## TASK DIRECTIONS:
Extract, unchanged, each line of the listing below from its first line through the line that contains "return (light(red), light(green), light(blue), 1.0)", inclusive, and nothing else.
*** DATA EXCERPT ***
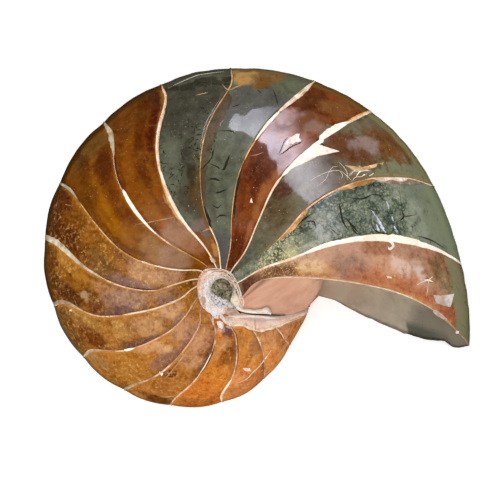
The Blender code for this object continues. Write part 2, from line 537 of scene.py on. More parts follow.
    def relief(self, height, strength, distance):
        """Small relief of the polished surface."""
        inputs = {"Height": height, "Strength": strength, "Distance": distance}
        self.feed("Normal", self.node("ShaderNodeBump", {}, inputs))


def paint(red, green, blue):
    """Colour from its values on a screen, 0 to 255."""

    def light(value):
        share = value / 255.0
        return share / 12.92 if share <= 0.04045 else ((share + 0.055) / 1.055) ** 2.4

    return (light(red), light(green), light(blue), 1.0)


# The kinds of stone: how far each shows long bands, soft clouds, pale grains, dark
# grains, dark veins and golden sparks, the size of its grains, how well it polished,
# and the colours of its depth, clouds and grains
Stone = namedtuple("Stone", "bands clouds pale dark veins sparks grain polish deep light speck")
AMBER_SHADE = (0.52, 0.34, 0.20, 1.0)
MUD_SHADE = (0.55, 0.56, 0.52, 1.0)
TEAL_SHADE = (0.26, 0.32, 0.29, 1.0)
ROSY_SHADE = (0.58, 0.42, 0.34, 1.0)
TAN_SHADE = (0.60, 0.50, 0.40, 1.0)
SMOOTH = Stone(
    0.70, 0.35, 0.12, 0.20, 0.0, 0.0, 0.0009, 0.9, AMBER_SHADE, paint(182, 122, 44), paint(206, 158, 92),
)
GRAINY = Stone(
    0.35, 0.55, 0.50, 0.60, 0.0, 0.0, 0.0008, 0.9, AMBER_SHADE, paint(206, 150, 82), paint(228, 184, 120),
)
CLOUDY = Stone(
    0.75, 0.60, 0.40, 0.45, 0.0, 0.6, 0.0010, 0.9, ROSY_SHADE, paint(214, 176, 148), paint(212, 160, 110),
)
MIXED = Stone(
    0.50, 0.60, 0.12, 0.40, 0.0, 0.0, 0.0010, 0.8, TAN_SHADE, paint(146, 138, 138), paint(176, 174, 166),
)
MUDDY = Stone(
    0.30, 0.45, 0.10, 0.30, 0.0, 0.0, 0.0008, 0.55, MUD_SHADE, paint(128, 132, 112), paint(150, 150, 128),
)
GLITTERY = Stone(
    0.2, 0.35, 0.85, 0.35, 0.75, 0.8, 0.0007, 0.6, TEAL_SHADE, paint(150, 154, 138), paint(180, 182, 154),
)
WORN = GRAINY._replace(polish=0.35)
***
## WRITTEN ANSWER:
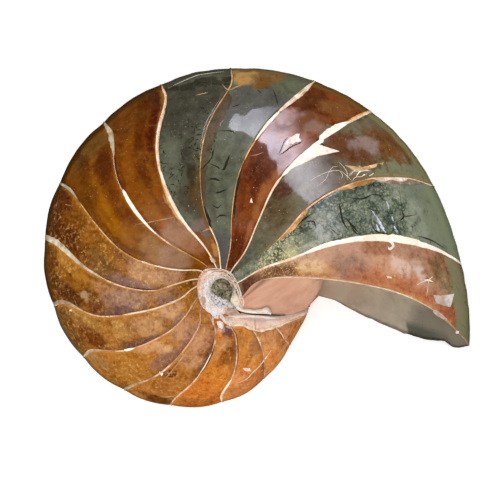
The Blender code for this object continues. Write part 2, from line 537 of scene.py on. More parts follow.
    def relief(self, height, strength, distance):
        """Small relief of the polished surface."""
        inputs = {"Height": height, "Strength": strength, "Distance": distance}
        self.feed("Normal", self.node("ShaderNodeBump", {}, inputs))


def paint(red, green, blue):
    """Colour from its values on a screen, 0 to 255."""

    def light(value):
        share = value / 255.0
        return share / 12.92 if share <= 0.04045 else ((share + 0.055) / 1.055) ** 2.4

    return (light(red), light(green), light(blue), 1.0)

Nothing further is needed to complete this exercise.